_What to produce_: The listing beneath should be written out in full, exactly as shown.

_Records provided_:
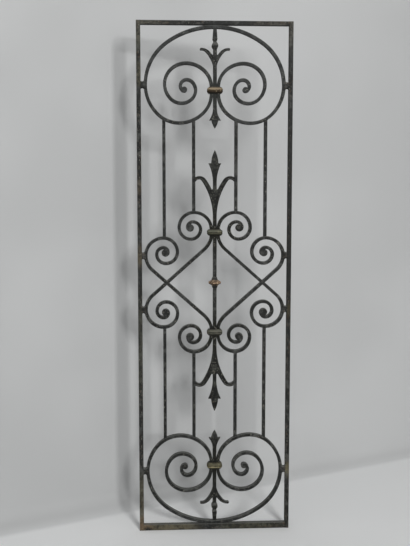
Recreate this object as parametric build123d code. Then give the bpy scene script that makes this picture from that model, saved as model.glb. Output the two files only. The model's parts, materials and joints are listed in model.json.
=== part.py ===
from build123d import *
from math import acos, atan2, cos, degrees, hypot, radians, sin, sqrt
import os

# Wrought iron grille, drawn upright in millimetres. X runs across the grille, Y from its front to its
# back and Z upwards. The origin is in the middle of the bottom edge, halfway through the depth.

# Frame
WIDTH = 480
HEIGHT = 1600
FRAME_DEPTH = 16
STILE_WIDTH = 13
TOP_RAIL_HEIGHT = 13
BOTTOM_RAIL_HEIGHT = 19
FRAME_EDGE = 1.2

# Bars inside the frame
SCROLL_THICKNESS = 10
SCROLL_DEPTH = 14
STEM_WIDTH = 11.5
STEM_DEPTH = 12
UPRIGHT_WIDTH = 10
UPRIGHT_DEPTH = 12
COLLAR_RUN = 19
OUTER_UPRIGHT_INSET = 57.9
INNER_UPRIGHT_OFFSET = 65.5

# Volutes: drops are measured from the middle of the crown, offsets from the middle of the grille
VOLUTE_STILE_GAP = 9.3
VOLUTE_SIDE_DROP = 174
VOLUTE_LOOP_DROP = 288.5
VOLUTE_LOOP_INSET = 102.7
VOLUTE_COLLAR_DROP = 190
VOLUTE_CROWN_ANGLE = 36
VOLUTE_ANGLE = 45
VOLUTE_EYE = 4
LOWER_VOLUTE_SINK = 3

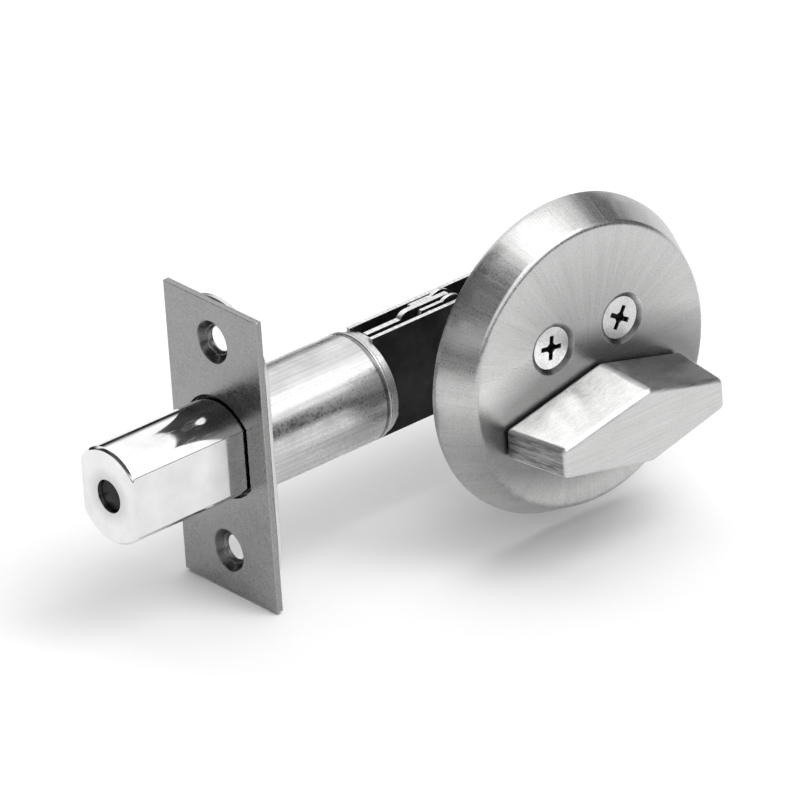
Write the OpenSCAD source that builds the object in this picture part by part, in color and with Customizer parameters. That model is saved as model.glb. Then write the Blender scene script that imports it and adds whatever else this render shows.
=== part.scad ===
// One-sided tubular deadbolt: a bolt thrown through a door edge by a thumbturn.
// X runs from the door edge into the door, Z is up, and the thumbturn side is -Y.
// The origin is on the bolt's axis, on the back of the plate that seats in the door edge.
// The model is drawn with the bolt thrown and the thumbturn level.

/* [Door] */
// Door edge to the centre of the thumbturn
backset = 60.325; // [58:0.025:64]
// Thickness of the door
door_t = 44.45; // [35:0.05:46]

/* [Front plates] */
// Width of the faceplate
plate_w = 25.4; // [24:0.1:32]
// Height of the faceplate
plate_h = 57.15; // [55:0.05:64]
// Thickness of the faceplate
plate_t = 1.3; // [1:0.1:1.6]
// Thickness of the round-ended plate behind it
back_t = 0.8; // [0.7:0.1:1.2]
// How far the round-ended plate stands past the faceplate at each end
back_over = 0.3; // [0.1:0.05:0.8]
// Spacing of the two plate screw holes
plate_hole_gap = 41.275; // [40:0.025:44]
// Radius of a plate screw hole
plate_hole_r = 2.3; // [2:0.1:2.6]
// Radius of the countersink's mouth
plate_sink_r = 4.1; // [3.8:0.1:4.4]

/* [Bolt] */
// Travel of the bolt
throw = 25.4; // [22:0.1:25.4]
// Radius of the bolt's round top and bottom
bolt_r = 9.2; // [8.6:0.1:9.2]
// Width of the bolt across its two flats
bolt_w = 14.4; // [13:0.1:14.6]
// Radius of the hole for the anti-saw roller
roller_hole_r = 3.1; // [2.6:0.1:3.4]
// Depth of that hole
roller_hole_depth = 16; // [12:0.5:18]

/* [Tube and case] */
// Outside radius of the tube
tube_r = 10.2; // [10.2:0.05:10.6]
// Wall of the tube
tube_wall = 0.8; // [0.6:0.05:0.8]
// Length of the tube
tube_len = 29.2; // [29:0.1:30.4]
// Height of the two case plates
case_h = 19.8; // [19:0.1:20.4]
// Width over the case plates
case_w = 7; // [7:0.1:8]
// Thickness of a case plate
case_t = 0.9; // [0.7:0.05:0.9]

/* [Hub and cams] */
// How far the hub's axis sits below the bolt's axis
hub_drop = 4.2; // [4:0.05:4.5]
// Width of the flat spindle
spindle_w = 5.2; // [4.6:0.1:5.2]
// Thickness of the flat spindle
spindle_t = 2; // [1.6:0.1:2.2]

/* [Rose and thumbturn] */
// Radius of the rose at the door
rose_r = 29.8; // [29:0.1:32]
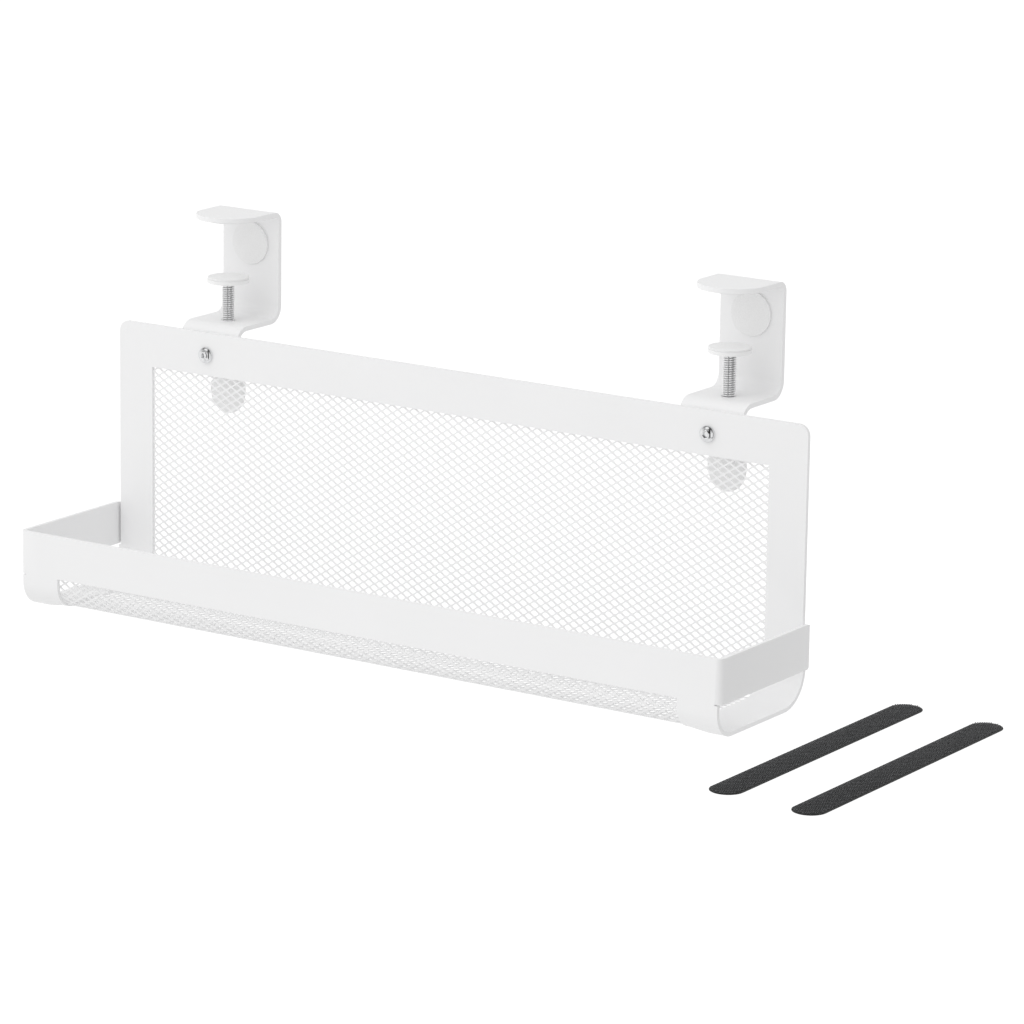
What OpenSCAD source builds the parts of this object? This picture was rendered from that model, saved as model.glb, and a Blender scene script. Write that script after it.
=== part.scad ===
// Under-desk mesh drawer tray with two screw clamps and two hook-and-loop straps.
// The origin is where the desk's top surface meets its rear edge, midway between the clamps.
// X runs along the tray, Y away from its open front, Z up. The tray hangs below the desk board.

/* [Tray] */
// Width of the back panel
tray_w = 370; // [250:1:600]
// Depth from the back panel's front face to the front wall's front face
tray_d = 71; // [50:1:140]
// Height of the back panel
panel_h = 123; // [80:1:200]
// Height of the front wall
front_h = 36; // [25:1:80]
// Sheet thickness with its coating
sheet_t = 1.8; // [1:0.1:3]
// Height of the plain border above the mesh, on the back panel and on the front wall
border = 20; // [10:1:40]
// Width of the plain border at each end of the mesh
side_border = 18.9; // [10:0.1:40]
// How far the bottom and the front wall stand out past the back panel at each end
wing = 1; // [0:0.1:2]
// Outside radius of the bend between back panel and bottom
rear_bend_r = 17; // [6:0.5:30]
// Outside radius of the bend between bottom and front wall
front_bend_r = 12; // [4:0.5:20]
// Radius of the back panel's top corners
corner_r = 5; // [1:0.5:15]

/* [Ears] */
// Height of the ear that joins the front wall to the back panel at each end
ear_h = 20; // [10:1:40]
// How far an ear stands outside the back panel's edge
ear_out = 2.7; // [2.5:0.1:6]
// Outside radius of an ear's bends
ear_bend_r = 3; // [2.5:0.1:6]
// Length of the tab that an ear turns in behind the back panel
ear_tab = 14; // [8:1:25]
// Radius of an ear's rear corners
ear_corner_r = 4; // [1:0.5:8]

/* [Mesh] */
// Thickness of the mesh sheet
mesh_t = 0.8; // [0.6:0.1:2]
// From the frame's outer face to the middle of the mesh, at the bottom and front
mesh_in = 1.9; // [0.6:0.1:2]

/* [Clamps] */
// Distance between the two clamps
clamp_pitch = 270; // [150:1:500]
// Width of a clamp bracket
clamp_w = 32; // [20:0.5:50]
// Thickness of a clamp bracket
clamp_t = 2.2; // [1.5:0.1:4]
// Top of the bracket above the tray's underside
clamp_top = 176.1; // [140:0.1:260]
// Upper face of the bracket's lower arm above the tray's underside
arm_top = 126.4; // [100:0.1:200]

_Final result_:
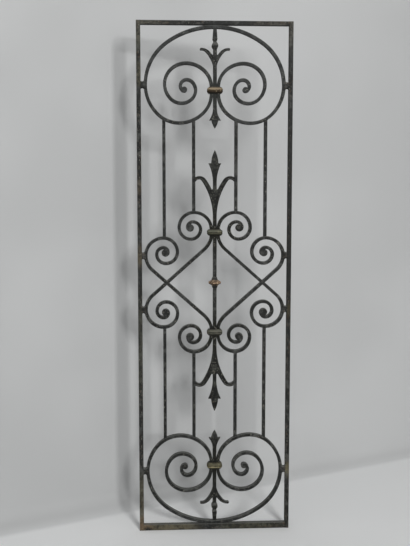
Recreate this object as parametric build123d code. Then give the bpy scene script that makes this picture from that model, saved as model.glb. Output the two files only. The model's parts, materials and joints are listed in model.json.
=== part.py ===
from build123d import *
from math import acos, atan2, cos, degrees, hypot, radians, sin, sqrt
import os

# Wrought iron grille, drawn upright in millimetres. X runs across the grille, Y from its front to its
# back and Z upwards. The origin is in the middle of the bottom edge, halfway through the depth.

# Frame
WIDTH = 480
HEIGHT = 1600
FRAME_DEPTH = 16
STILE_WIDTH = 13
TOP_RAIL_HEIGHT = 13
BOTTOM_RAIL_HEIGHT = 19
FRAME_EDGE = 1.2

# Bars inside the frame
SCROLL_THICKNESS = 10
SCROLL_DEPTH = 14
STEM_WIDTH = 11.5
STEM_DEPTH = 12
UPRIGHT_WIDTH = 10
UPRIGHT_DEPTH = 12
COLLAR_RUN = 19
OUTER_UPRIGHT_INSET = 57.9
INNER_UPRIGHT_OFFSET = 65.5

# Volutes: drops are measured from the middle of the crown, offsets from the middle of the grille
VOLUTE_STILE_GAP = 9.3
VOLUTE_SIDE_DROP = 174
VOLUTE_LOOP_DROP = 288.5
VOLUTE_LOOP_INSET = 102.7
VOLUTE_COLLAR_DROP = 190
VOLUTE_CROWN_ANGLE = 36
VOLUTE_ANGLE = 45
VOLUTE_EYE = 4
LOWER_VOLUTE_SINK = 3

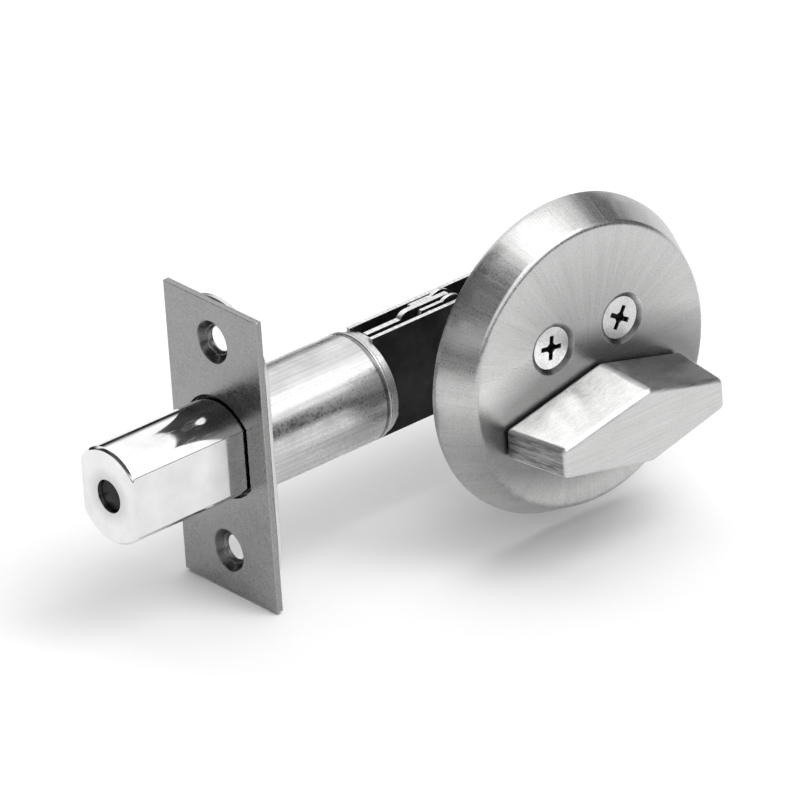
Write the OpenSCAD source that builds the object in this picture part by part, in color and with Customizer parameters. That model is saved as model.glb. Then write the Blender scene script that imports it and adds whatever else this render shows.
=== part.scad ===
// One-sided tubular deadbolt: a bolt thrown through a door edge by a thumbturn.
// X runs from the door edge into the door, Z is up, and the thumbturn side is -Y.
// The origin is on the bolt's axis, on the back of the plate that seats in the door edge.
// The model is drawn with the bolt thrown and the thumbturn level.

/* [Door] */
// Door edge to the centre of the thumbturn
backset = 60.325; // [58:0.025:64]
// Thickness of the door
door_t = 44.45; // [35:0.05:46]

/* [Front plates] */
// Width of the faceplate
plate_w = 25.4; // [24:0.1:32]
// Height of the faceplate
plate_h = 57.15; // [55:0.05:64]
// Thickness of the faceplate
plate_t = 1.3; // [1:0.1:1.6]
// Thickness of the round-ended plate behind it
back_t = 0.8; // [0.7:0.1:1.2]
// How far the round-ended plate stands past the faceplate at each end
back_over = 0.3; // [0.1:0.05:0.8]
// Spacing of the two plate screw holes
plate_hole_gap = 41.275; // [40:0.025:44]
// Radius of a plate screw hole
plate_hole_r = 2.3; // [2:0.1:2.6]
// Radius of the countersink's mouth
plate_sink_r = 4.1; // [3.8:0.1:4.4]

/* [Bolt] */
// Travel of the bolt
throw = 25.4; // [22:0.1:25.4]
// Radius of the bolt's round top and bottom
bolt_r = 9.2; // [8.6:0.1:9.2]
// Width of the bolt across its two flats
bolt_w = 14.4; // [13:0.1:14.6]
// Radius of the hole for the anti-saw roller
roller_hole_r = 3.1; // [2.6:0.1:3.4]
// Depth of that hole
roller_hole_depth = 16; // [12:0.5:18]

/* [Tube and case] */
// Outside radius of the tube
tube_r = 10.2; // [10.2:0.05:10.6]
// Wall of the tube
tube_wall = 0.8; // [0.6:0.05:0.8]
// Length of the tube
tube_len = 29.2; // [29:0.1:30.4]
// Height of the two case plates
case_h = 19.8; // [19:0.1:20.4]
// Width over the case plates
case_w = 7; // [7:0.1:8]
// Thickness of a case plate
case_t = 0.9; // [0.7:0.05:0.9]

/* [Hub and cams] */
// How far the hub's axis sits below the bolt's axis
hub_drop = 4.2; // [4:0.05:4.5]
// Width of the flat spindle
spindle_w = 5.2; // [4.6:0.1:5.2]
// Thickness of the flat spindle
spindle_t = 2; // [1.6:0.1:2.2]

/* [Rose and thumbturn] */
// Radius of the rose at the door
rose_r = 29.8; // [29:0.1:32]
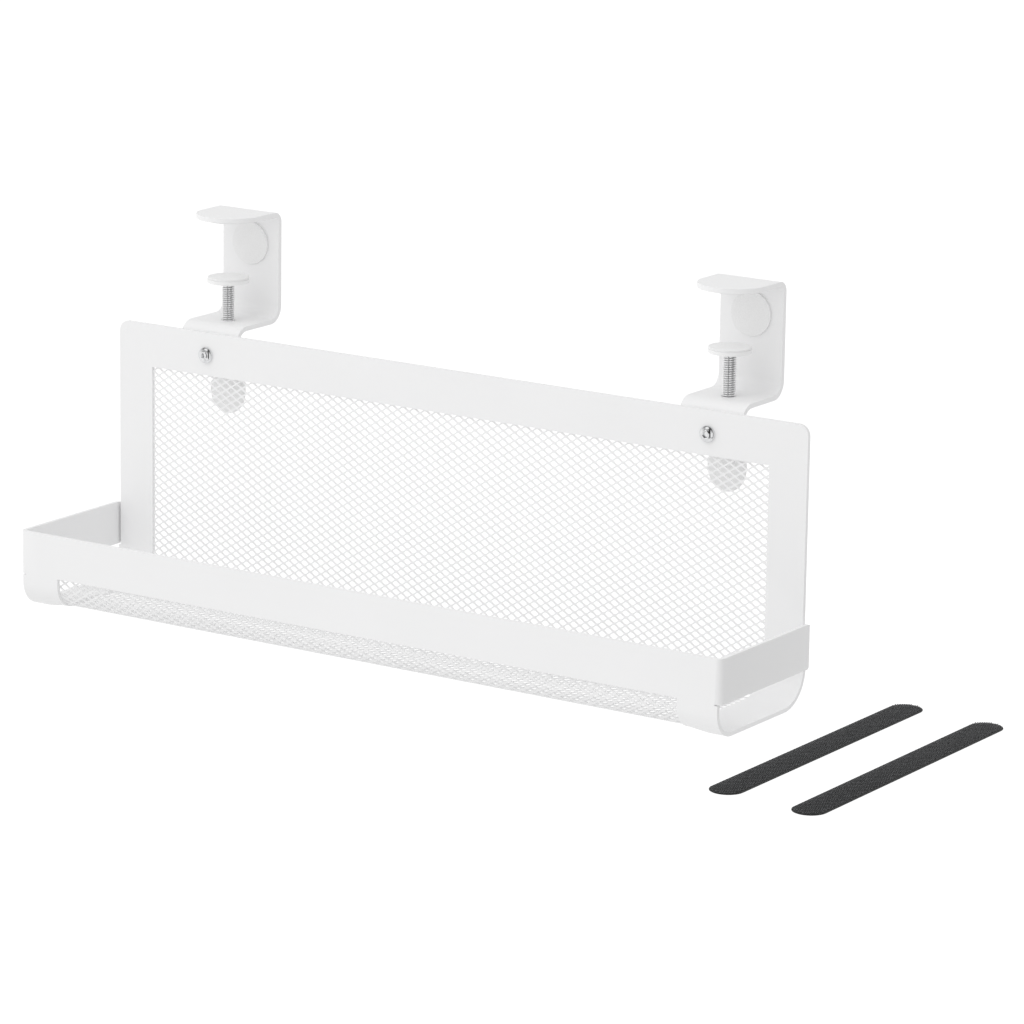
What OpenSCAD source builds the parts of this object? This picture was rendered from that model, saved as model.glb, and a Blender scene script. Write that script after it.
=== part.scad ===
// Under-desk mesh drawer tray with two screw clamps and two hook-and-loop straps.
// The origin is where the desk's top surface meets its rear edge, midway between the clamps.
// X runs along the tray, Y away from its open front, Z up. The tray hangs below the desk board.

/* [Tray] */
// Width of the back panel
tray_w = 370; // [250:1:600]
// Depth from the back panel's front face to the front wall's front face
tray_d = 71; // [50:1:140]
// Height of the back panel
panel_h = 123; // [80:1:200]
// Height of the front wall
front_h = 36; // [25:1:80]
// Sheet thickness with its coating
sheet_t = 1.8; // [1:0.1:3]
// Height of the plain border above the mesh, on the back panel and on the front wall
border = 20; // [10:1:40]
// Width of the plain border at each end of the mesh
side_border = 18.9; // [10:0.1:40]
// How far the bottom and the front wall stand out past the back panel at each end
wing = 1; // [0:0.1:2]
// Outside radius of the bend between back panel and bottom
rear_bend_r = 17; // [6:0.5:30]
// Outside radius of the bend between bottom and front wall
front_bend_r = 12; // [4:0.5:20]
// Radius of the back panel's top corners
corner_r = 5; // [1:0.5:15]

/* [Ears] */
// Height of the ear that joins the front wall to the back panel at each end
ear_h = 20; // [10:1:40]
// How far an ear stands outside the back panel's edge
ear_out = 2.7; // [2.5:0.1:6]
// Outside radius of an ear's bends
ear_bend_r = 3; // [2.5:0.1:6]
// Length of the tab that an ear turns in behind the back panel
ear_tab = 14; // [8:1:25]
// Radius of an ear's rear corners
ear_corner_r = 4; // [1:0.5:8]

/* [Mesh] */
// Thickness of the mesh sheet
mesh_t = 0.8; // [0.6:0.1:2]
// From the frame's outer face to the middle of the mesh, at the bottom and front
mesh_in = 1.9; // [0.6:0.1:2]

/* [Clamps] */
// Distance between the two clamps
clamp_pitch = 270; // [150:1:500]
// Width of a clamp bracket
clamp_w = 32; // [20:0.5:50]
// Thickness of a clamp bracket
clamp_t = 2.2; // [1.5:0.1:4]
// Top of the bracket above the tray's underside
clamp_top = 176.1; // [140:0.1:260]
// Upper face of the bracket's lower arm above the tray's underside
arm_top = 126.4; // [100:0.1:200]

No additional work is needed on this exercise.